● GIVEN REQUEST:
From the first line of the data below, repeat each line exactly until you reach the line with "ids[:-1, 1:]], -1)"; include that line too.

● GIVEN MATERIAL:
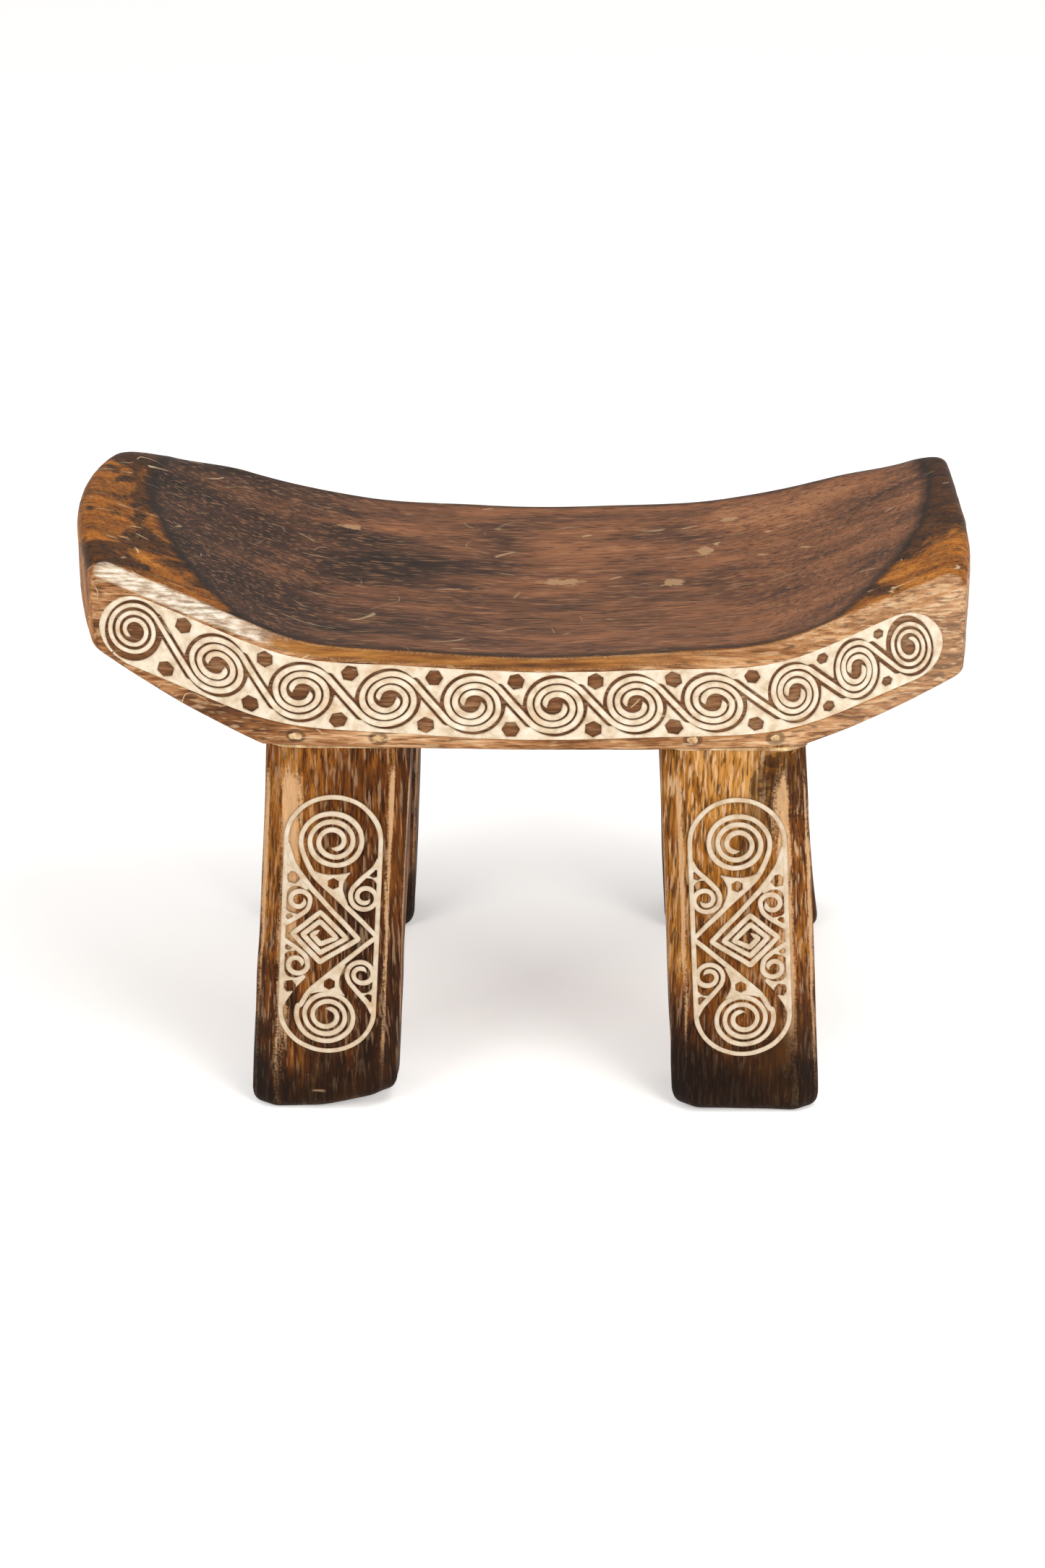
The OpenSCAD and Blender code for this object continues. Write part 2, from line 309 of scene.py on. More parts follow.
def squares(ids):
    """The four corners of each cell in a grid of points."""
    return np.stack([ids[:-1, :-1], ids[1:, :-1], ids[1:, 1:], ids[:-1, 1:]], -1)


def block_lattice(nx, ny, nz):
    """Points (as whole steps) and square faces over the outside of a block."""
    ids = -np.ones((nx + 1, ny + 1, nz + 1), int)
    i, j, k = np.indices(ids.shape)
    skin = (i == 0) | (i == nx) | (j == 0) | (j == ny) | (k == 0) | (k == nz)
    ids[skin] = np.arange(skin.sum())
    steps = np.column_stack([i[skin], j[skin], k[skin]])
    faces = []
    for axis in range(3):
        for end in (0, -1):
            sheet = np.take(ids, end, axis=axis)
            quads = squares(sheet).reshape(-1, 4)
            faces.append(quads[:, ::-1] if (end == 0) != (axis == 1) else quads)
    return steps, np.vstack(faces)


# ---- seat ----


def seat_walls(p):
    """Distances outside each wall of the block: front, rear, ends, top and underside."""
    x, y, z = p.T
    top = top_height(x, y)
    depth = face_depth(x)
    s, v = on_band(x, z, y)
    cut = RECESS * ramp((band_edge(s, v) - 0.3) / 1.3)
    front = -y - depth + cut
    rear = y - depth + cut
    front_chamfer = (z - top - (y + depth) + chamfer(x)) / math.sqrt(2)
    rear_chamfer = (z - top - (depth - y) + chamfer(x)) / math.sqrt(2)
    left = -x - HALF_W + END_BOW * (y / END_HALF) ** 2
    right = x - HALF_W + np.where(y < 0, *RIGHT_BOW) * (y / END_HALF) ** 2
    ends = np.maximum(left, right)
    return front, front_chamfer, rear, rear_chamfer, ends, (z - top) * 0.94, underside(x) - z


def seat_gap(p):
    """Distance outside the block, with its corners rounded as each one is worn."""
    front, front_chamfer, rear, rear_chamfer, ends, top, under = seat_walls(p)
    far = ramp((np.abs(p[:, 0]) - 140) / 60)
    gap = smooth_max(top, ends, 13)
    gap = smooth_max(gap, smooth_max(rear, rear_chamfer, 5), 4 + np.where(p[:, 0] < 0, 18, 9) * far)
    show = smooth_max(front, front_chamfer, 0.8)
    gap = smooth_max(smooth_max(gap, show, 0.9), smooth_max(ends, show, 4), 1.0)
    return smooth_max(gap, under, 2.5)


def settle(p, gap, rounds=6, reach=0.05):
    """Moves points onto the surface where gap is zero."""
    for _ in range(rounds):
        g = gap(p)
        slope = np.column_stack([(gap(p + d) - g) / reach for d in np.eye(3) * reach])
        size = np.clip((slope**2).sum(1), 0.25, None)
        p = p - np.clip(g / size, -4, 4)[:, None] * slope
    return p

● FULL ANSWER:
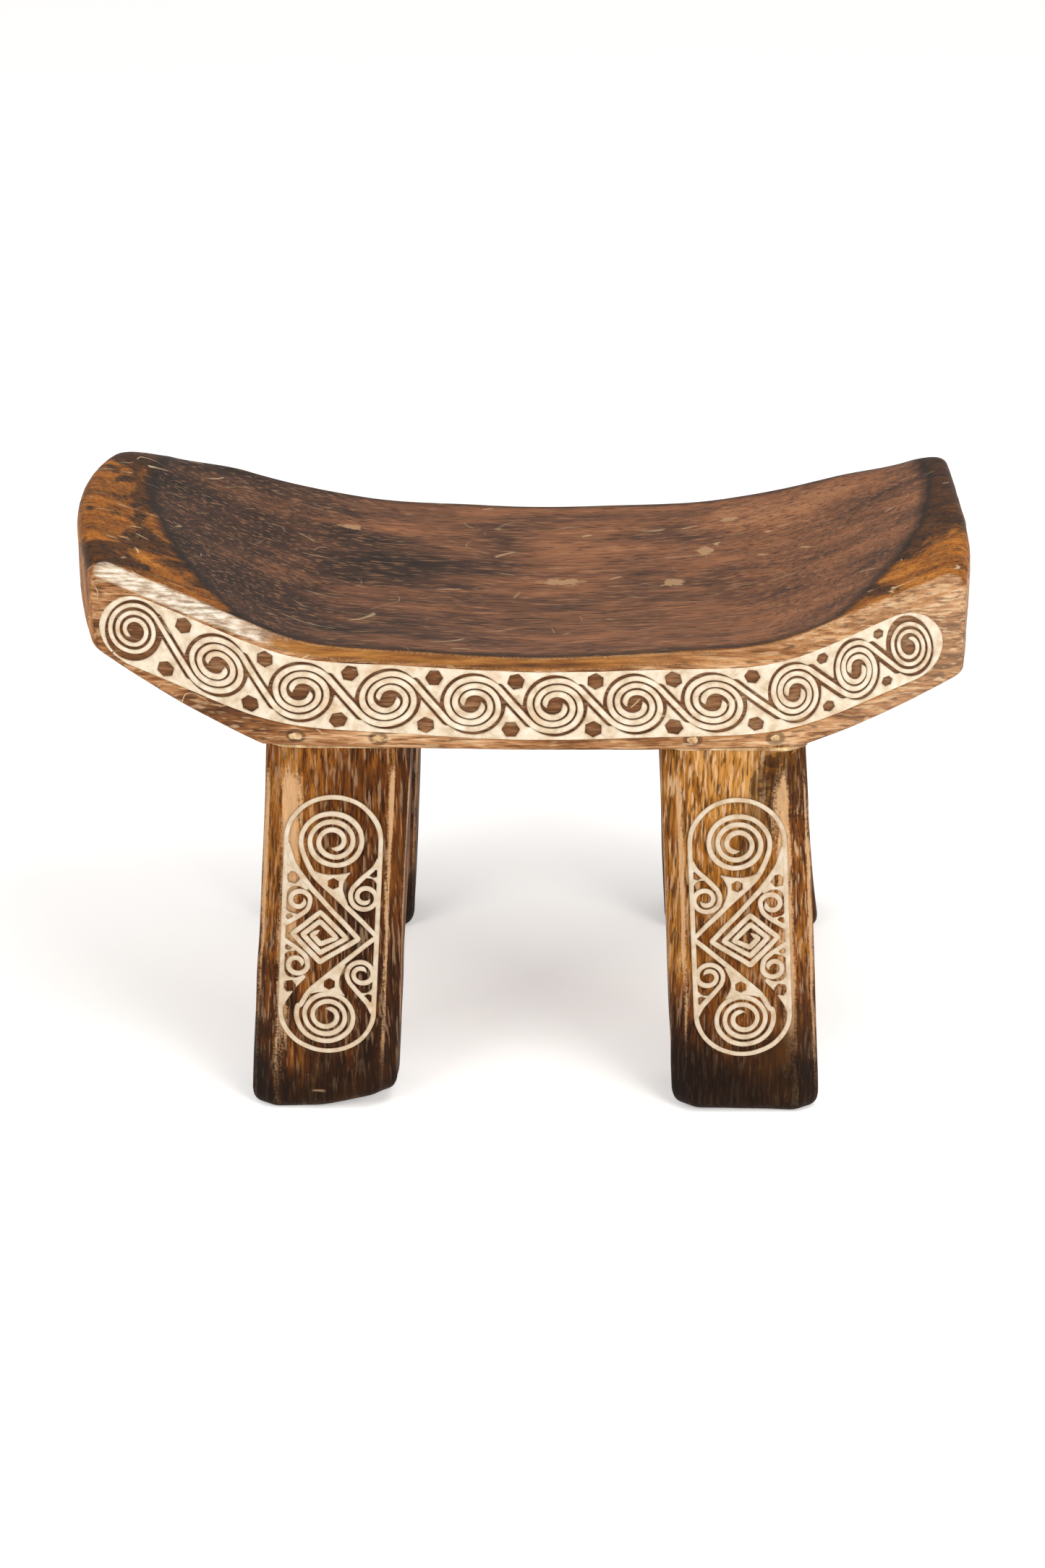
The OpenSCAD and Blender code for this object continues. Write part 2, from line 309 of scene.py on. More parts follow.
def squares(ids):
    """The four corners of each cell in a grid of points."""
    return np.stack([ids[:-1, :-1], ids[1:, :-1], ids[1:, 1:], ids[:-1, 1:]], -1)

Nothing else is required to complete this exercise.